I recently finished reading a new book that I keep thinking about. It is The Distance Between Us, by Reyna Grande, and it’s a devastating memoir about the rifts caused by immigration. Grande shows how children grieve for their missing parents, especially when they are out of reach, but not entirely gone. The sadness at the heart of her story is unrelenting; this is the opposite of a light summer read. But that’s OK, because summer is just about over, and this book should have a long shelf life. Grande is the kind of unsparing witness whose voice we don’t hear enough. She remembers her childhood with Maya Angelou-like immediacy, and she made me think about why parents leave their children, and what responsibility Americans bear for the temptation and pain of border crossings.
Grande’s father left his family in Mexico for “El Otro Lado,” the United States, when she was 2. He was a bricklayer who wanted to make money to build his own house. He never really came back, and a few years later, he called for her mother to join him. For her this came as a relief: Many men crossed over, found new wives, and abandoned the women and children they’d left behind. But it also meant that the United States had become the super power in Grande’s life, the evil god that takes parents from their children.
The special torment Grande endured was that her parents never really came back to her and her brother and sisters, but they didn’t entirely leave, either. They split up before her father could build his dream house, and their separate involvement with their children was episodic and fitful. Grande’s real caretakers were her fierce older sister and her loving maternal grandmother (her other grandmother could be the witch in a fairy tale).
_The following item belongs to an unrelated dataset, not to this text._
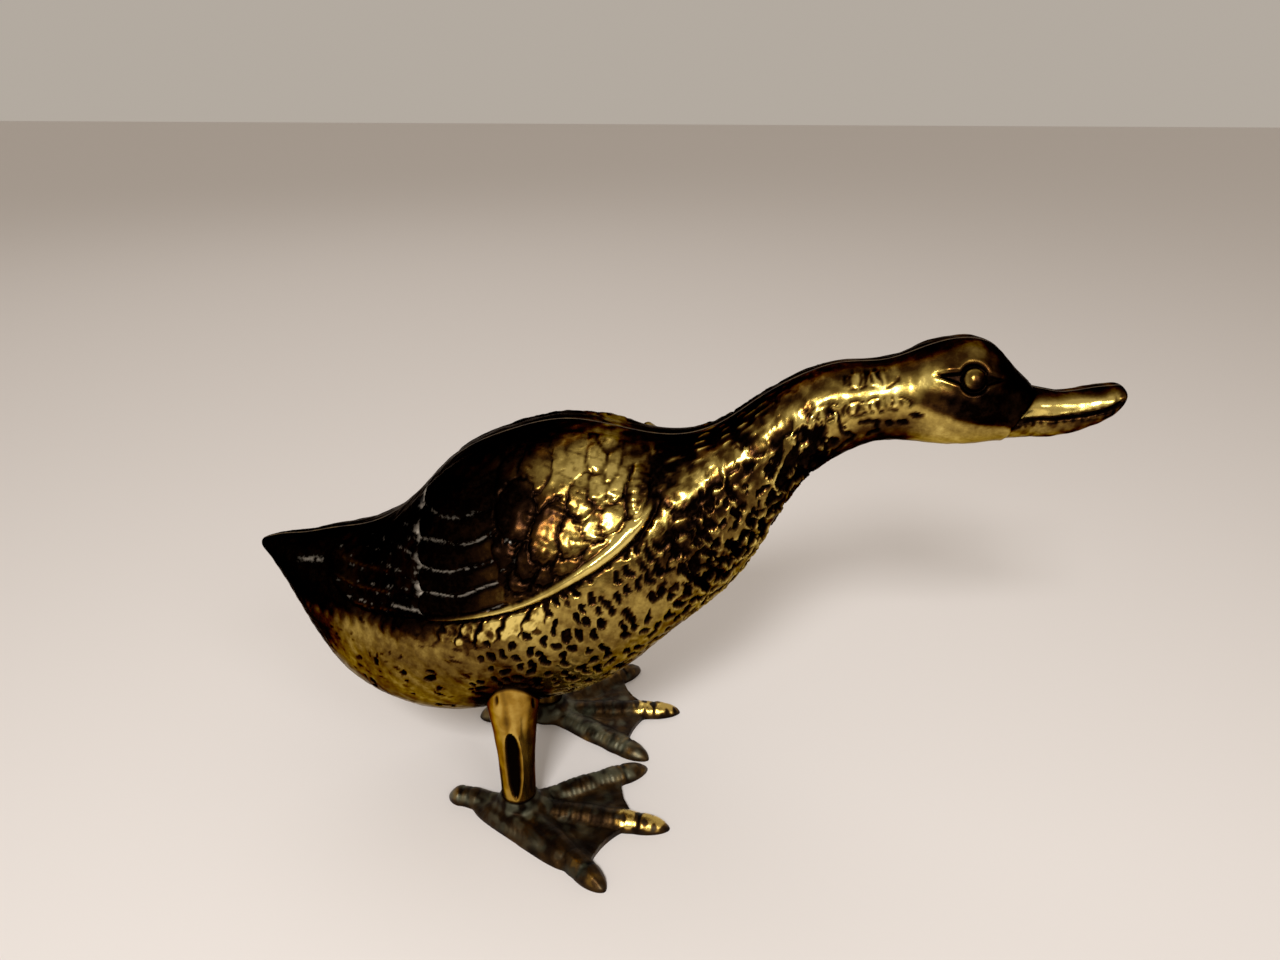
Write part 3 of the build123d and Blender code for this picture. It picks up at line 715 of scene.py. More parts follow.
def cut_face(skin):
    """Cut the eye, the cheek and jaw, the edge of the head and the mouth."""
    dx, dz = skin.x - along(eye_shares[0]), skin.z - up(eye_shares[1])
    reach = np.where(dx < 0, socket_rear_reach, socket_front_reach)
    corners = corner_rise * np.clip(1 - np.abs(dx / reach), -1, 1) - np.abs(dz + 0.04 * dx)
    almond = np.maximum(socket_rise - np.hypot(dx, dz), corners)
    on_side = skin.y > 2
    socket = step(-0.1, 0.6, almond) * on_side
    lid = bell(almond + 0.5, 0.32) * on_side * fade(5.0, 8.0, np.abs(dx))
    from_middle = np.hypot(dx, 1.1 * dz)
    ball = np.sqrt(np.clip(1 - (from_middle / eye_radius) ** 2, 0, 1)) * on_side
    toward_back = fade(-1.2, 1.4, dx - 0.8 * dz)
    mark(skin, lid, lift=0.17)
    mark(skin, socket, lift=-socket_depth)
    mark(skin, ball, lift=2.0)
    mark(skin, bell(from_middle - 1.25, 0.22) * on_side, lift=-0.07)
    mark(skin, fade(0.3, 0.9, from_middle) * on_side, lift=-0.06)
    mark(skin, socket * fade(0.1, 0.45, ball), dark=1.6)
    mark(skin, bell(from_middle - eye_radius - 0.1, 0.35) * on_side, dark=0.9)
    mark(skin, ball * fade(0.3, 0.9, from_middle), dark=0.12)
    mark(skin, ball * bell(from_middle - 1.25, 0.22), dark=0.16)
    # The ball's rear upper side gets a painted highlight and its front lower side painted shade; the upper
    # lid gets a faint painted highlight.
    mark(skin, step(0.3, 0.9, ball) * (1 - toward_back), dark=0.30)
    mark(skin, lid * (dz > 0), rub=0.12)
    mark(skin, step(0.3, 0.7, ball) * toward_back, rub=0.75)

    # The temple and brow: the head is widest behind the eye, and the temple and brow get a painted highlight
    wider = span(skin.length, 0.752, 0.808, 0.83, 0.87) * bell(skin.z - up(0.91), 8.0)
    swelling = bell(skin.x - along(0.790), 5.0) * bell(skin.z - up(0.965), 3.4) * step(3.0, 7.0, skin.y)
    patch_x, patch_z = skin.x - along(temple_shares[0]), skin.z - up(temple_shares[1])
    temple_highlight = bell(0.8 * patch_x + 0.6 * patch_z, 4.2) * bell(0.8 * patch_z - 0.6 * patch_x, 1.9) * on_side
    brow = bell(skin.x - along(0.828), 2.0) * bell(skin.z - up(0.985), 1.1) * on_side
    mark(skin, wider * step(1.0, 5.0, skin.y), lift=0.8)
    mark(skin, swelling * (1 - socket), lift=0.6)
    mark(skin, temple_highlight * (1 - socket), rub=1.1)
    mark(skin, brow, lift=0.35, rub=0.8)

    gap, _, side = near_curve(skin.x, skin.z, side_curve(jaw_shares))
    skin.below_jaw = -side * gap
    jaw_part = span(skin.length, 0.765, 0.80, 0.872, 0.885)
    mark(skin, jaw_part * fade(-0.6, 0.6, skin.below_jaw) * step(-7, -1, skin.below_jaw), lift=0.30)
    mark(skin, jaw_part * bell(skin.below_jaw + 0.2, 0.8), dark=0.40)

    gap, _, side = near_curve(skin.x, skin.z, side_curve(bill_base_shares))
    beyond = side * gap
    forward = step(0.85, 0.87, skin.length)
    skin.bill = step(-0.2, 0.4, beyond) * forward
    head_edge = fade(-0.35, 0.35, beyond) * step(-6, -0.6, beyond)
    mark(skin, head_edge * step(0.84, 0.88, skin.length), lift=0.42)
    # Painted shade along the step where the head's edge stands over the bill.
    mark(skin, bell(beyond - 0.3, 0.55) * forward * step(0.80, 0.83, skin.height), dark=0.8)

    gap, _, side = near_curve(skin.x, skin.z, side_curve(mouth_shares))
    on_side = skin.y > 0.8
    skin.above_mouth = side * gap
    mouth = bell(gap + 0.12 * skin.ragged, 0.50) * on_side
    over_band = skin.above_mouth - bill_band_height + 0.6 * step(0.95, 0.98, skin.length)
    narrowed = bill_band_width * (1 - 0.5 * step(0.90, 0.97, skin.length))
    # A painted highlight band along the upper bill; the bill above it is darkened as painted shade.
    skin.bill_band = bell(over_band, narrowed) * fade(0.975, 0.99, skin.length)
    hollow = fade(-1.0, 0.9, over_band) * step(-0.3, 0.4, skin.above_mouth)
    below = step(-0.5, 1.0, -skin.above_mouth)
    mark(skin, mouth * (0.5 + 0.12 * skin.tremor), lift=-1)
    mark(skin, mouth, dark=0.95)
    mark(skin, skin.bill * hollow * on_side, lift=-bill_hollow_depth)
    mark(skin, skin.bill * skin.bill_band, rub=0.8)
    mark(skin, skin.bill * below * (0.08 + 0.12 * step(-0.2, 0.8, skin.tremor)), dark=1)
    mark(skin, skin.bill * fade(0.8, 2.4, gap) * step(-0.2, 0.7, skin.ragged) * on_side, dark=0.45)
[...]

In a sense, the book is a testament to the capacity of siblings to look out for each other. It is Grande’s sister who insists that her indifferent grandmother take her to the doctor when she is bitten by a scorpion. But there are limits to the protection kids can give each other, of course. Later in the book, Grande and her siblings persuade their father to take them to California with him. Her brother Carlos starts playing soccer, but has no shin pads, because his father refuses to buy them. By now, the father is a landlord, so this isn’t about dire poverty; it’s about his rigid temperament. Carlos gets kicked in the shin and comes home in agony from the pain. Grande and her sister stay up with him all night while their father refuses to take his boy to the hospital. When he finally relents in the morning, it turns out that Carlos has two broken bones.
Like I said, hard. At the same time, Grande argues that this book, and her skill in writing to it, are a testament to her father’s high expectations for her. He told her she had to make good on his investment in bringing her to America, and she never stopped wanting to please him and to prove herself. It’s a perverse lesson to draw, and it’s not the norm: Grande tells us briefly that it didn’t work for her siblings. The way in which she is exceptional is worth unpacking. I wish she’d thought and written more about this, and also about her enduring loyalty to her father, and her ongoing relationship with her mother. Mostly, though, Grande trains her hard-earned acuity on her family’s failings with unusual authority and energy. She has, indeed, traveled a long distance.